下阕追写梅花的形貌。“素面常嫌粉涴”,它的天然洁白的容貌,是不屑于用铅粉来妆饰的;施了铅粉,反而掩盖了它的自然美容。张祜说虢国夫人“却嫌脂粉污颜色,淡扫蛾眉朝至尊”,正是为了炫耀自己的天生国色,才摒弃粉黛而不用。“洗妆不褪唇红”,说唇上的红色不因卸妆而消减,这红也是天然的红。白色的梅花中,何来红色呢?据说广南的梅花,花叶四周皆红。《鸡肋编》云:“而梅,花叶四周皆红,故有‘洗妆’之句。”即使梅花谢了(洗妆),而梅叶仍有红色(不褪唇红),称得上是绚丽多姿,大可游目骋怀,然而面对着这种美景的东坡,却另有怀抱:“高情已逐晓云空,不与梨花同梦。”东坡慨叹爱梅的高尚情操已随着晓云而成空无,已不再梦见梅花,不像王昌龄梦见梨花云那样做同一类的梦了。句中“梨花”即“梨花云”,“云”字承前“晓云”而省。晓与朝叠韵同义,这句里的“晓云”,可以认为是朝云的代称,透露出这首词的主旨所在。

这一首悼亡词是借咏梅来抒发自己的哀伤之情的,写的是梅花,而且是惠州特产的梅花,却能很自然地绾合到朝云身上来。东坡在《殢人娇·赠朝云》一词里说:“朱唇筯点,更髻鬟生彩。这些个千生万生只在。”从中可以得知朝云长得很美。当东坡南贬时,只有她不畏瘴疠,跟随着万里投荒,她不仅有美的容貌,兼有美的心灵。上阕的前两句,赞赏惠州梅花的不畏瘴雾,实质上则是怀念朝云对自己的深情。
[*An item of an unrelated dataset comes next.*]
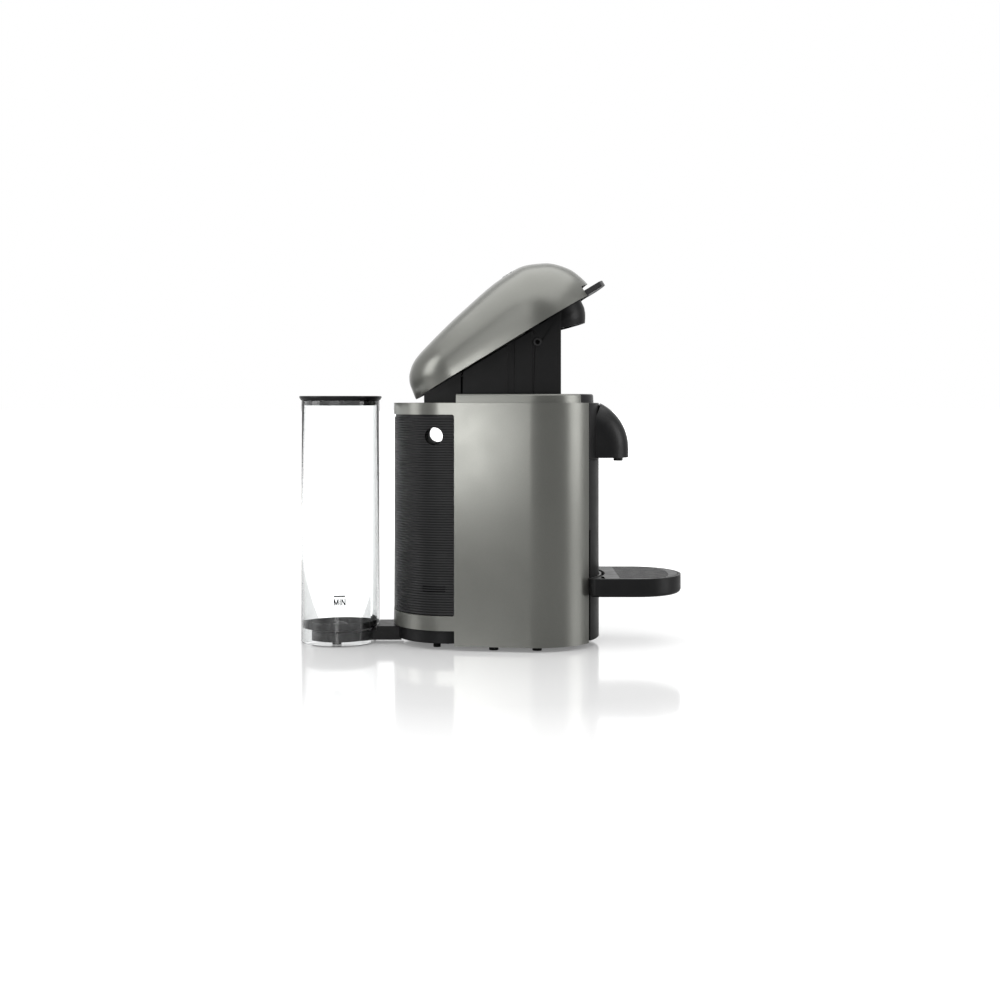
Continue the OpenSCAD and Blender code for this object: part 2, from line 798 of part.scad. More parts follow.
module bin_front() {
    color(BLACK) difference() {
        intersection() {
            band(0, 7, 7, bin_z1 - GAP);
            box(shell_front_x + GAP, 300, -200, 200, 0, 300);
        }
        box(100, 300, -9, 9, bin_z1 - 4, 300);
    }
}

module capsule_bin() {
    color(BLACK) difference() {
        mid_box(33, shell_front_x + GAP, 38, 10, 130);
        mid_box(35, shell_front_x - 1.7, 36, 12, 140);
    }
}

module cup_support_plan() {
    difference() {
        union() {
            translate([cup_support_x, 0]) circle(cup_support_r);
            translate([shell_front_x + 0.5, -cup_support_r])
                square([cup_support_x - shell_front_x - 0.5, 2 * cup_support_r]);
        }
        translate([front_x, 0]) circle(front_r + GAP);
    }
}

// A flat shape like the support's plan, inset inside its wall and kept behind by back.
module support_inside(inset, back, z0, z1) {
    difference() {
        union() {
            post(cup_support_x, 0, cup_support_r - inset, z0, z1);
            mid_box(123, cup_support_x, cup_support_r - inset, z0, z1);
        }
        post(front_x, 0, front_r + back, 0, 200);
    }
}

module cup_support() {
    color(BLACK) difference() {
        translate([0, 0, cup_z - 20]) linear_extrude(20) cup_support_plan();
        support_inside(3, 6, cup_z - 17, cup_z + 1);
    }
}

module drip_grid() {
    color(SATIN) difference() {
        union() {
            support_inside(3.4, 6.5, cup_z - 3, cup_z);
            for (x = [145, 170], y = [-30, 30]) post(x, y, 3, cup_z - 17, cup_z - 2);
        }
        for (y = [-42:7:42])
            box(139, 176 + 20 * sqrt(1 - pow(y / 48, 2)), y - 1.6, y + 1.6, 0, 200);
    }
}

// ---- swing arm and tank ----

module swing_ring() {
    color(BLACK) difference() {
        tube(rear_x, 0, 56.8, 41.4 + GAP, ring_z0, band_z0 - 0.7);
        mid_box(-120, -96.5, 21, 0, 50);
    }
}

module tank_arm() {
    color(BLACK) difference() {
        union() {
            mid_box(tank_x + 42, -96.5, 21, 4.5, 19.4);
            mid_box(tank_x, tank_x + 42.1, 21, 4.5, 14.5);
            post(tank_x, 0, 31, 4.5, 14.5);
            post(tank_x, 0, 12, 6, 16.4);
        }
        post(tank_x, 0, 10.5, 11, 40);
    }
}

module arm_foot() {
    color([0.08, 0.08, 0.08]) post(tank_x - 4, 0, 5, 0, 4.5);
}

module water_tank() {
    color(CLEAR) difference() {
        union() {
            tube(tank_x, 0, tank_r, tank_r - tank_wall, 1, tank_z);
            post(tank_x, 0, tank_r - 1, 17, 19.5);
            post(tank_x, 0, 8.5, 12.5, 20.5);
        }
        post(tank_x, 0, 5, 0, 40);
        mid_box(tank_x + 20, tank_x + 60, 21.6, -1, 20);
    }
}

module tank_lid() {
    color(BLACK) translate([tank_x, 0, 0]) rotate_extrude() polygon([
        [0, 266.8], [38, 266.8], [38, 259.2], [40.3, 259.2], [40.3, 265.1], [43.2, 265.1],
        [45.3, 268], [45.3, 269.3], [44.6, 269.9], [36, 269.9], [34, 269.3], [0, 269.3]]);
}

module lid_seal() {
    color([0.3, 0.3, 0.32]) tube(tank_x, 0, 40.7, 40.3, 260.6, 262.2);
}

module tank_valve() {
    color([0.85, 0.85, 0.85]) {
        post(tank_x, 0, 4.6, 11.6, 21);
        post(tank_x, 0, 8, 20.8, 23);
    }
}

left_shell();
right_shell();
rear_cover();
top_deck();
collar_trim();
front_housing();
base_plate();
rear_base();
ring_keeper();
chassis();
rear_guide();
through_sleeve();
spout_cover();
spout_nozzle();
coffee_duct();
chamber_housing();
spindle_bearings();
spin_motor();
drive_belt();
lift_motor();
guide_rods();
water_pump();
thermoblock();
flow_meter();
water_hoses();
control_board();
cord_gland();
feet();
base_screws();
riser_frame();
lift_rack();
hinge_pins();
riser_caps();
head_shell();
head_frame();
brew_nose();
injection_plate();
head_seal();
button_bezel();
button_switch();
lever_pin();
open_lever();
brew_button();
capsule_cup();
spindle();
cup_pulley();
motor_pulley();
lift_pinion();
capsule_bin();
bin_front();
cup_support();
drip_grid();
swing_ring();
tank_arm();
arm_foot();
water_tank();
tank_lid();
lid_seal();
tank_valve();
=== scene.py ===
"""Looks for the pod coffee machine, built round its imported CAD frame. Metres, +X front, +Z up."""

import json
import math

import bmesh
import bpy
from mathutils import Matrix, Vector


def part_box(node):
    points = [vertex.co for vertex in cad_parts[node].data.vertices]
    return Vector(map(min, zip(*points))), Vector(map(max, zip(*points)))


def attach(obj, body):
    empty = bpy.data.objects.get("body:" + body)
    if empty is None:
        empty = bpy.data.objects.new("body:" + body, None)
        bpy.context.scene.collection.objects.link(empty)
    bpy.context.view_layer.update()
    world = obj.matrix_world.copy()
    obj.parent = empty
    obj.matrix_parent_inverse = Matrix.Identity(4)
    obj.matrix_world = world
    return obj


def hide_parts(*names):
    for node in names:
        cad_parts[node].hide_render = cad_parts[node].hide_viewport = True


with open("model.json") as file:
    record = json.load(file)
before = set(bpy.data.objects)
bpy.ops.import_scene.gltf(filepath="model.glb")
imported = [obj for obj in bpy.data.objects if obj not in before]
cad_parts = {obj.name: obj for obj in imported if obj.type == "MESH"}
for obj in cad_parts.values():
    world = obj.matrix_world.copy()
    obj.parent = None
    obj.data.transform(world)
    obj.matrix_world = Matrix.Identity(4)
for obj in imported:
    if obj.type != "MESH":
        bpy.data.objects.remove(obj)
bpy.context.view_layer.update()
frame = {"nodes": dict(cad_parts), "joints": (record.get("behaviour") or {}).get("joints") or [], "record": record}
record = frame["record"]
nodes = frame["nodes"]
slot_of = {row["node"]: row["material_slot"] for row in record["subparts"]}
joints = {joint["name"]: joint for joint in frame["joints"]}
MM = 0.001

# ---- driving sizes, as in the CAD ----

REAR_R = 60 * MM
FRONT_R = 71 * MM
REAR_X = -46 * MM
FRONT_X = 49 * MM
WALL = 2.2 * MM
SEAM_X = -38 * MM
SHELL_END_X = 106 * MM
RIBS_LOW = 36.6 * MM
RIBS_HIGH = 250 * MM
BAND_LOW = 21 * MM
HOLE_R = 9.15 * MM
TILT = math.radians(31)
HEAD_L = 227.6 * MM
HEAD_WALL = 2.5 * MM
PIVOT_U = 150 * MM
PIVOT_V = 5 * MM
BUTTON_U = 160 * MM
BUTTON_V = 65.6 * MM
TANK_R = 43 * MM
TAPER = math.asin((FRONT_R - REAR_R) / (FRONT_X - REAR_X))
CORNER_R = 2.5 * MM
JOINT_GAP = 0.3 * MM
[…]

下阕的前两句,结合《殢人娇·赠朝云》一词来看,很明显,也是在写朝云。再结合末两句来看,哀悼朝云的用意,更加明朗了。

咏物词贵在空灵蕴藉,言近旨远,给人以无限深思的余地,而忌拘于形似,索寞乏神,正如刘熙载所说的“词以不犯本位为高”(《艺概·词曲概》),在这首《西江月》里,他紧紧地把握住广南梅花的特色,用夸张的描写手段,多方面烘托出它的亭亭玉立、妖娆多姿的形象,单就写花来说,已经到了绝妙的境地,更妙的是这亭亭玉立、妖娆多姿的形象,同时也就是朝云的形象,如庄周化蝶,两相契合,浑然无迹,把比兴的表现手法发展到了高度。最后两句,回荡一笔,点明了主题,凄然伤怀之情,溢于言外。广南的梅花在这首词里获得了永久的生命,朝云也随之而获得了永久的生命,两种生命同时存在于仅仅五十个字的一首小令之中,这种回天的笔力,巧妙的构思,在咏物的诗词里极为罕见。就是他本人的《悼朝云》诗,感情虽真,艺术上却显得平实少采,也不及此词的拗折多姿,具有很强的感染力量。

(李廷先)

西江月作品注释

1、梨花:王昌龄梅诗:“落落寞寞路不分,梦中唤作梨花云。”东坡引用此诗。见《苕溪渔隐丛话》前集卷四十一引《高斋诗话》。近人认为《高斋诗话》所引两句不是王昌龄梅诗,而是王建的梨花诗,但《全唐诗》未收此诗,疑不能明,姑从旧说。